**Instructions for the task:** Each line should be copied exactly.

**Provided data:**
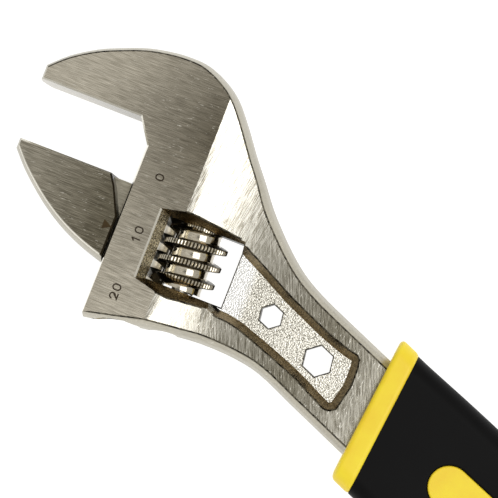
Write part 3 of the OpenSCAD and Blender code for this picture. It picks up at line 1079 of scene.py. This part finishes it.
@dataclass
class Grip:
    """The two-shot grip: yellow core with collar and inlay, black cover."""

    width: float = 24.4
    end: float = 101.5
    slant_deg: float = 16.3
    collar_x: float = 21.65
    collar_w: float = 3.8
    collar_proud: float = 0.25
    edge_round: float = 3.2
    inlay_r: float = 3.5
    inlay_back_r: float = 4.1
    inlay_len: float = 42.0
    inlay_front: float = 39.9
    hang_x: float = 94.0
    hang_r: float = 3.0
    eyelet_wall: float = 1.4
    rings: int = 10
    lip: float = 0.35

    def half_width(self) -> Loop:
        """Returns the grip's half width along the handle, in mm."""
        half = self.width / 2
        end = self.end
        return catmull(
            [(8, half - 0.6), (24, half - 0.3), (36, half), (50, half),
             (end - 32, half - 0.7), (end - 16, half - 0.5), (end - 8, half - 1.5),
             (end - 4, half - 3.6), (end - 1.3, half - 6.6), (end - 0.1, half - 10.2)],
            8,
        )

    def inlay(self) -> Loop:
        """Returns the inlay's oval on a face."""
        back = self.inlay_front + self.inlay_len - 2 * self.inlay_r
        return stadium(self.inlay_front, self.inlay_r, back, self.inlay_back_r)

    def section_z(self, inset: float, half: float) -> float:
        """Works out the rounded edge's height.

        Args:
            inset: the distance in from the outline.
            half: the height of the flat face.

        Returns:
            The height there.
        """
        if inset >= self.edge_round:
            return half
        away = self.edge_round - inset
        return half - self.edge_round + math.sqrt(max(self.edge_round ** 2 - away ** 2, 0))

    def outline(self, front: float, proud: float) -> Loop:
        """Returns the outline behind a slanted line, clockwise from above, in mm.

        Args:
            front: where the slanted front crosses the handle's axis.
            proud: how far it stands outside the grip's own outline.
        """
        slope = math.tan(math.radians(self.slant_deg))
        side = self.half_width()

        def beyond(sign: int) -> Loop:
            """Returns the side's points behind the slanted line."""
            kept = [(x, sign * (y + proud)) for x, y in side
                    if x > front - sign * (y + proud) * slope + 0.3]
            y0 = kept[0][1]
            return [(front - y0 * slope, y0)] + kept

        upper, lower = beyond(1), beyond(-1)
        return upper + lower[::-1]


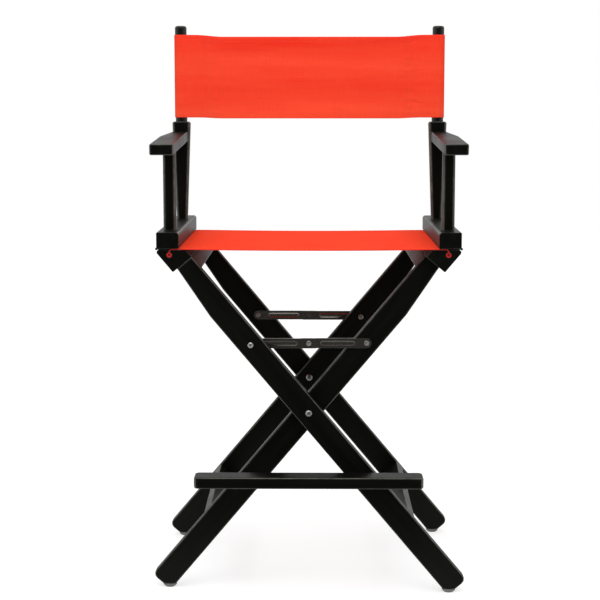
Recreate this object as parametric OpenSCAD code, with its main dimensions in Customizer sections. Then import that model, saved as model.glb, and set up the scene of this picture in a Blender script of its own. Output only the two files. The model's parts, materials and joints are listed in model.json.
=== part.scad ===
// Folding directors chair of counter height: black wooden frame, canvas seat and back, hinged footrest.
// The front looks toward -Y and +Z is up. The origin is on the floor, below the middle of the whole chair.
// The outer leg frame leans from lower right to upper left, the inner one the other way, and they cross at
// the pivot bolts. Each frame's rail carries one arm frame, and the canvases hang between the two sides.

/* [Legs] */
// Height of the pivot bolts above the floor
pivot_height = 322; // [300:1:345]
// Width of a leg, seen from the front
leg_w = 43; // [36:1:50]
// Thickness of a leg, front to back
leg_t = 19; // [16:1:24]
// Length of the level flat under a foot
foot_flat = 21.8; // [14:0.2:26]
// Width of a leg at its upper end
leg_top_w = 32.5; // [26:0.5:36]
// Length of the taper at the upper end of a leg
leg_taper = 100; // [60:5:140]
// Radius of the outer corner at the foot of a leg
foot_corner_r = 11; // [4:1:15]
// Depth of the outer leg frame, over both of its legs
frame_depth = 396; // [340:2:460]
// Gap between an outer leg and the inner leg beside it
leg_gap = 8; // [7.6:0.1:12]
// Rounding of the long edges of the legs and the footrest
edge_r = 3; // [1:0.5:4]

/* [Glides] */
// Diameter of a glide
glide_d = 24; // [18:1:28]
// Height of a glide's button
glide_h = 6; // [4:0.5:9]
// Diameter of the flat that touches the floor
glide_flat_d = 17; // [10:1:17]
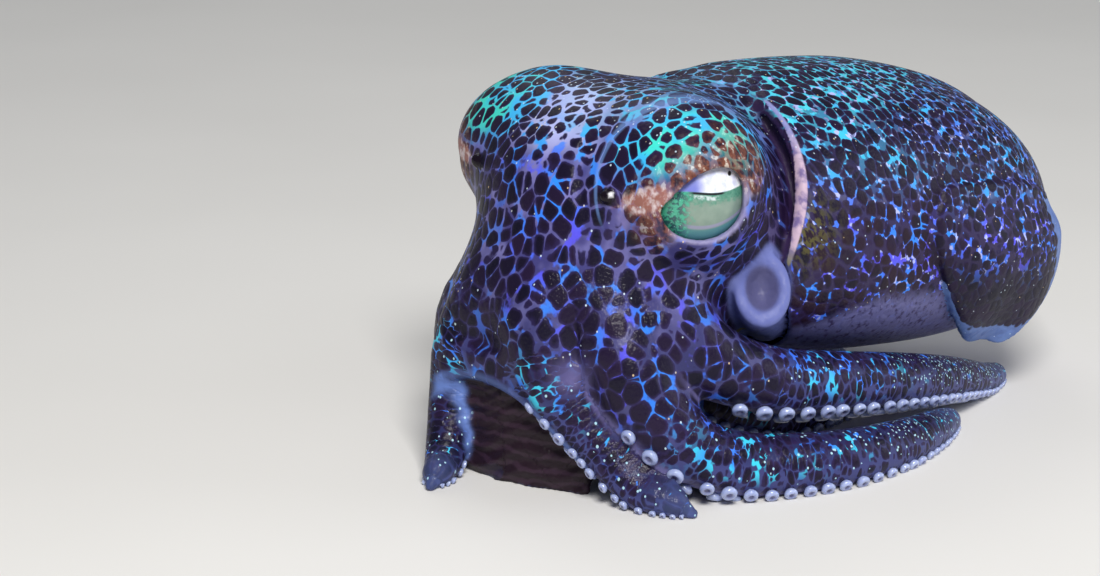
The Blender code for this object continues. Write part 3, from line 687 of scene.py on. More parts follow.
def funnel_field(points):
    """The funnel's outside, cut square at its mouth, and its bore."""
    ahead = unit(FUNNEL_LINE[-1] - FUNNEL_LINE[-2])
    outside = oval_chain(points, FUNNEL_LINE, FUNNEL_SIZES)
    outside = shared(outside, (points - FUNNEL_LINE[-1]) @ ahead, FUNNEL_LIP_ROUND)
    line = FUNNEL_LINE[-1] + np.outer(FUNNEL_BORE_ENDS, ahead)
    bore = oval_chain(points, line, np.array(FUNNEL_BORE_RADII))
    return outside, bore


def fin_place(points, side):
    """A fin's own coordinates: share along its root, share out from it, and height over its middle sheet."""
    local, lengths = mantle_place(points)
    left = np.maximum(1 - np.abs(local[:, 0] / lengths) ** MANTLE_POWER, 1e-3) ** (1 / MANTLE_POWER)
    across = np.maximum(side * local[:, 1], 1e-3)
    up = local[:, 2]
    stand = np.zeros(len(points))
    for _ in range(FIN_STAND_ROUNDS):
        a = across / np.maximum(MANTLE_HALF_WIDTH * left + stand, 0.5)
        b = np.abs(up) / np.maximum(MANTLE_HALF_HEIGHT * left + stand, 0.5)
        size = (a**MANTLE_POWER + b**MANTLE_POWER) ** (1 / MANTLE_POWER)
        stand = stand + (size - 1) * MANTLE_HALF_HEIGHT * left
        stand = np.maximum(stand, FIN_DEEPEST)
    angle = np.arctan2(a, b * np.sign(up))
    t = (angle - FIN_ROOT_ANGLE) / FIN_SWEEP
    for _ in range(FIN_EDGE_ROUNDS):
        bulge = (np.clip(t, 0, 1) - FIN_WIDEST) / (FIN_OUTLINE - FIN_WIDEST)
        spread = np.sqrt(1 - bulge**2)
        s = (points[:, 0] - FIN_MIDDLE_X) / (FIN_LENGTH * spread) + 0.5
        edge = np.clip(np.abs(2 * s - 1), 0, 1)
        t = (angle - FIN_ROOT_ANGLE) / (FIN_SWEEP * (1 - FIN_CORNER * edge**FIN_CORNER_POWER))
    out = np.clip(t, 0, 1)
    wave = FIN_WAVE * np.sin(FIN_WAVES * 2 * math.pi * np.clip(s, 0, 1))
    free = ease(s, FIN_HUG[0], FIN_HUG[1])
    lifted = (FIN_ROOT_GAP + FIN_THICKNESS / 2) * ease(out, 0.0, 0.4)
    middle = (lifted + FIN_STAND_OFF * out**FIN_STAND_POWER) * free + wave * out
    return s, t, stand - middle


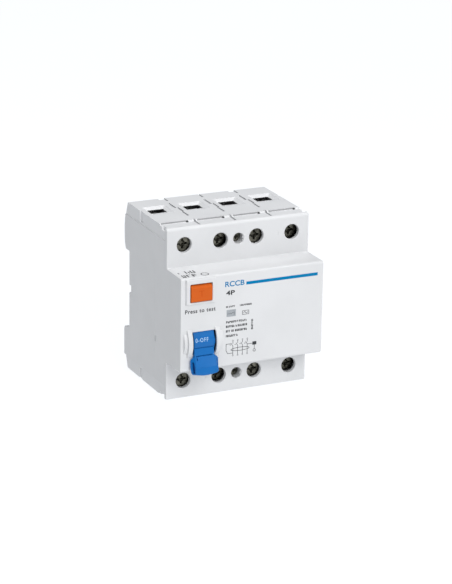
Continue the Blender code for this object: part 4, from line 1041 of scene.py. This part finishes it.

**Exercise result:**
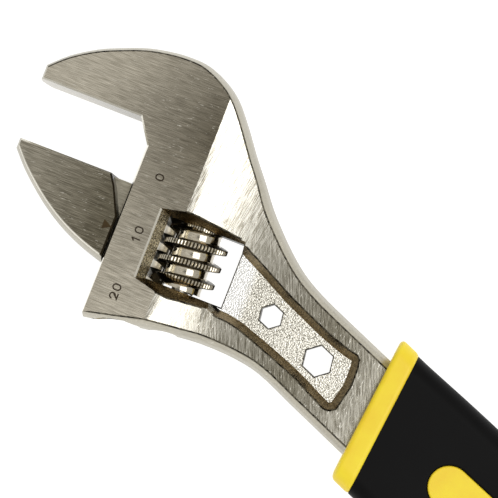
Write part 3 of the OpenSCAD and Blender code for this picture. It picks up at line 1079 of scene.py. This part finishes it.
@dataclass
class Grip:
    """The two-shot grip: yellow core with collar and inlay, black cover."""

    width: float = 24.4
    end: float = 101.5
    slant_deg: float = 16.3
    collar_x: float = 21.65
    collar_w: float = 3.8
    collar_proud: float = 0.25
    edge_round: float = 3.2
    inlay_r: float = 3.5
    inlay_back_r: float = 4.1
    inlay_len: float = 42.0
    inlay_front: float = 39.9
    hang_x: float = 94.0
    hang_r: float = 3.0
    eyelet_wall: float = 1.4
    rings: int = 10
    lip: float = 0.35

    def half_width(self) -> Loop:
        """Returns the grip's half width along the handle, in mm."""
        half = self.width / 2
        end = self.end
        return catmull(
            [(8, half - 0.6), (24, half - 0.3), (36, half), (50, half),
             (end - 32, half - 0.7), (end - 16, half - 0.5), (end - 8, half - 1.5),
             (end - 4, half - 3.6), (end - 1.3, half - 6.6), (end - 0.1, half - 10.2)],
            8,
        )

    def inlay(self) -> Loop:
        """Returns the inlay's oval on a face."""
        back = self.inlay_front + self.inlay_len - 2 * self.inlay_r
        return stadium(self.inlay_front, self.inlay_r, back, self.inlay_back_r)

    def section_z(self, inset: float, half: float) -> float:
        """Works out the rounded edge's height.

        Args:
            inset: the distance in from the outline.
            half: the height of the flat face.

        Returns:
            The height there.
        """
        if inset >= self.edge_round:
            return half
        away = self.edge_round - inset
        return half - self.edge_round + math.sqrt(max(self.edge_round ** 2 - away ** 2, 0))

    def outline(self, front: float, proud: float) -> Loop:
        """Returns the outline behind a slanted line, clockwise from above, in mm.

        Args:
            front: where the slanted front crosses the handle's axis.
            proud: how far it stands outside the grip's own outline.
        """
        slope = math.tan(math.radians(self.slant_deg))
        side = self.half_width()

        def beyond(sign: int) -> Loop:
            """Returns the side's points behind the slanted line."""
            kept = [(x, sign * (y + proud)) for x, y in side
                    if x > front - sign * (y + proud) * slope + 0.3]
            y0 = kept[0][1]
            return [(front - y0 * slope, y0)] + kept

        upper, lower = beyond(1), beyond(-1)
        return upper + lower[::-1]


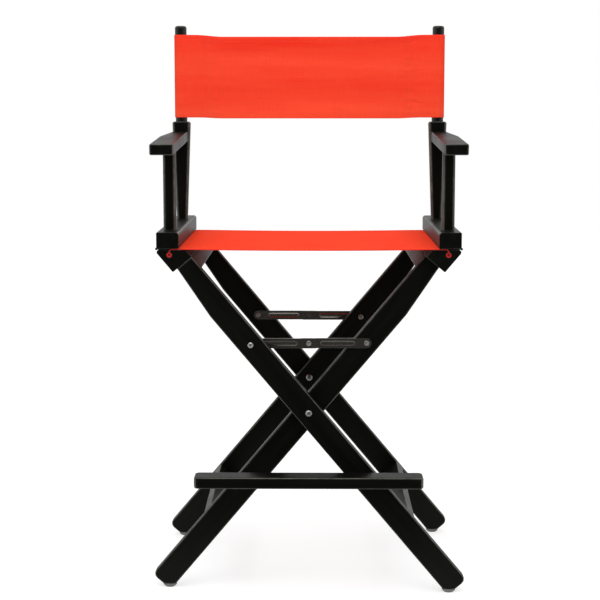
Recreate this object as parametric OpenSCAD code, with its main dimensions in Customizer sections. Then import that model, saved as model.glb, and set up the scene of this picture in a Blender script of its own. Output only the two files. The model's parts, materials and joints are listed in model.json.
=== part.scad ===
// Folding directors chair of counter height: black wooden frame, canvas seat and back, hinged footrest.
// The front looks toward -Y and +Z is up. The origin is on the floor, below the middle of the whole chair.
// The outer leg frame leans from lower right to upper left, the inner one the other way, and they cross at
// the pivot bolts. Each frame's rail carries one arm frame, and the canvases hang between the two sides.

/* [Legs] */
// Height of the pivot bolts above the floor
pivot_height = 322; // [300:1:345]
// Width of a leg, seen from the front
leg_w = 43; // [36:1:50]
// Thickness of a leg, front to back
leg_t = 19; // [16:1:24]
// Length of the level flat under a foot
foot_flat = 21.8; // [14:0.2:26]
// Width of a leg at its upper end
leg_top_w = 32.5; // [26:0.5:36]
// Length of the taper at the upper end of a leg
leg_taper = 100; // [60:5:140]
// Radius of the outer corner at the foot of a leg
foot_corner_r = 11; // [4:1:15]
// Depth of the outer leg frame, over both of its legs
frame_depth = 396; // [340:2:460]
// Gap between an outer leg and the inner leg beside it
leg_gap = 8; // [7.6:0.1:12]
// Rounding of the long edges of the legs and the footrest
edge_r = 3; // [1:0.5:4]

/* [Glides] */
// Diameter of a glide
glide_d = 24; // [18:1:28]
// Height of a glide's button
glide_h = 6; // [4:0.5:9]
// Diameter of the flat that touches the floor
glide_flat_d = 17; // [10:1:17]
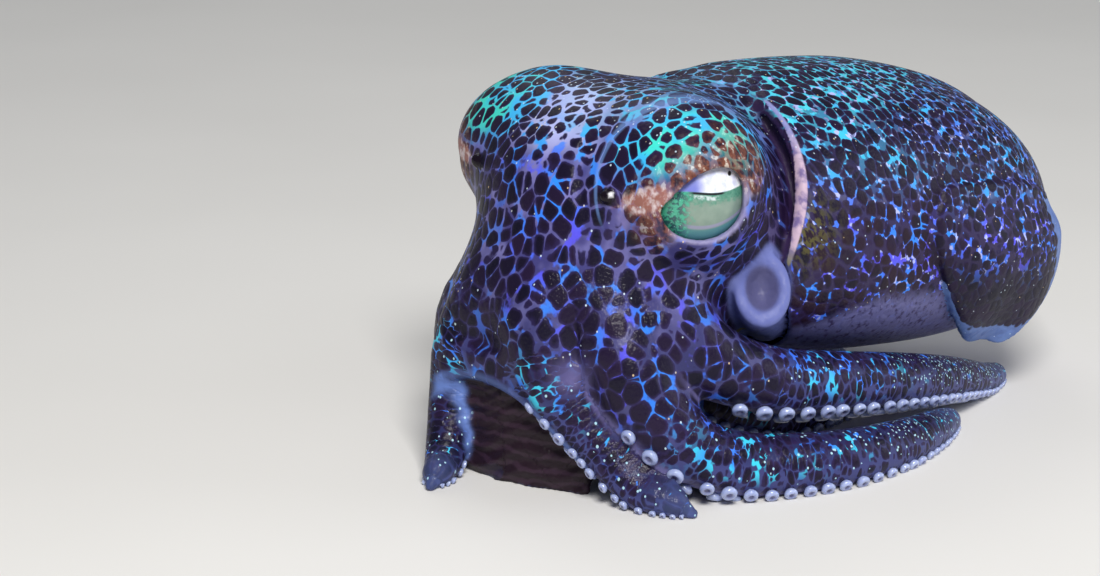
The Blender code for this object continues. Write part 3, from line 687 of scene.py on. More parts follow.
def funnel_field(points):
    """The funnel's outside, cut square at its mouth, and its bore."""
    ahead = unit(FUNNEL_LINE[-1] - FUNNEL_LINE[-2])
    outside = oval_chain(points, FUNNEL_LINE, FUNNEL_SIZES)
    outside = shared(outside, (points - FUNNEL_LINE[-1]) @ ahead, FUNNEL_LIP_ROUND)
    line = FUNNEL_LINE[-1] + np.outer(FUNNEL_BORE_ENDS, ahead)
    bore = oval_chain(points, line, np.array(FUNNEL_BORE_RADII))
    return outside, bore


def fin_place(points, side):
    """A fin's own coordinates: share along its root, share out from it, and height over its middle sheet."""
    local, lengths = mantle_place(points)
    left = np.maximum(1 - np.abs(local[:, 0] / lengths) ** MANTLE_POWER, 1e-3) ** (1 / MANTLE_POWER)
    across = np.maximum(side * local[:, 1], 1e-3)
    up = local[:, 2]
    stand = np.zeros(len(points))
    for _ in range(FIN_STAND_ROUNDS):
        a = across / np.maximum(MANTLE_HALF_WIDTH * left + stand, 0.5)
        b = np.abs(up) / np.maximum(MANTLE_HALF_HEIGHT * left + stand, 0.5)
        size = (a**MANTLE_POWER + b**MANTLE_POWER) ** (1 / MANTLE_POWER)
        stand = stand + (size - 1) * MANTLE_HALF_HEIGHT * left
        stand = np.maximum(stand, FIN_DEEPEST)
    angle = np.arctan2(a, b * np.sign(up))
    t = (angle - FIN_ROOT_ANGLE) / FIN_SWEEP
    for _ in range(FIN_EDGE_ROUNDS):
        bulge = (np.clip(t, 0, 1) - FIN_WIDEST) / (FIN_OUTLINE - FIN_WIDEST)
        spread = np.sqrt(1 - bulge**2)
        s = (points[:, 0] - FIN_MIDDLE_X) / (FIN_LENGTH * spread) + 0.5
        edge = np.clip(np.abs(2 * s - 1), 0, 1)
        t = (angle - FIN_ROOT_ANGLE) / (FIN_SWEEP * (1 - FIN_CORNER * edge**FIN_CORNER_POWER))
    out = np.clip(t, 0, 1)
    wave = FIN_WAVE * np.sin(FIN_WAVES * 2 * math.pi * np.clip(s, 0, 1))
    free = ease(s, FIN_HUG[0], FIN_HUG[1])
    lifted = (FIN_ROOT_GAP + FIN_THICKNESS / 2) * ease(out, 0.0, 0.4)
    middle = (lifted + FIN_STAND_OFF * out**FIN_STAND_POWER) * free + wave * out
    return s, t, stand - middle


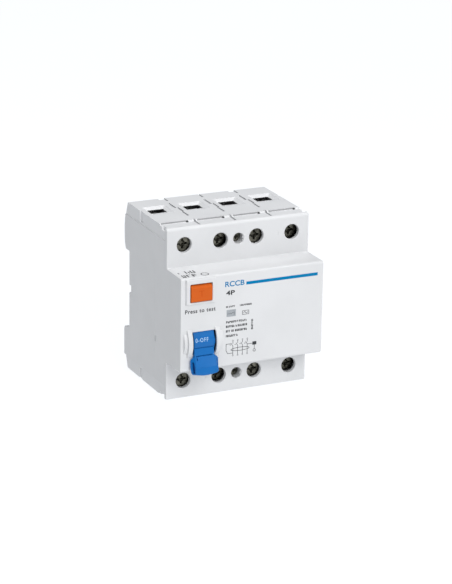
Continue the Blender code for this object: part 4, from line 1041 of scene.py. This part finishes it.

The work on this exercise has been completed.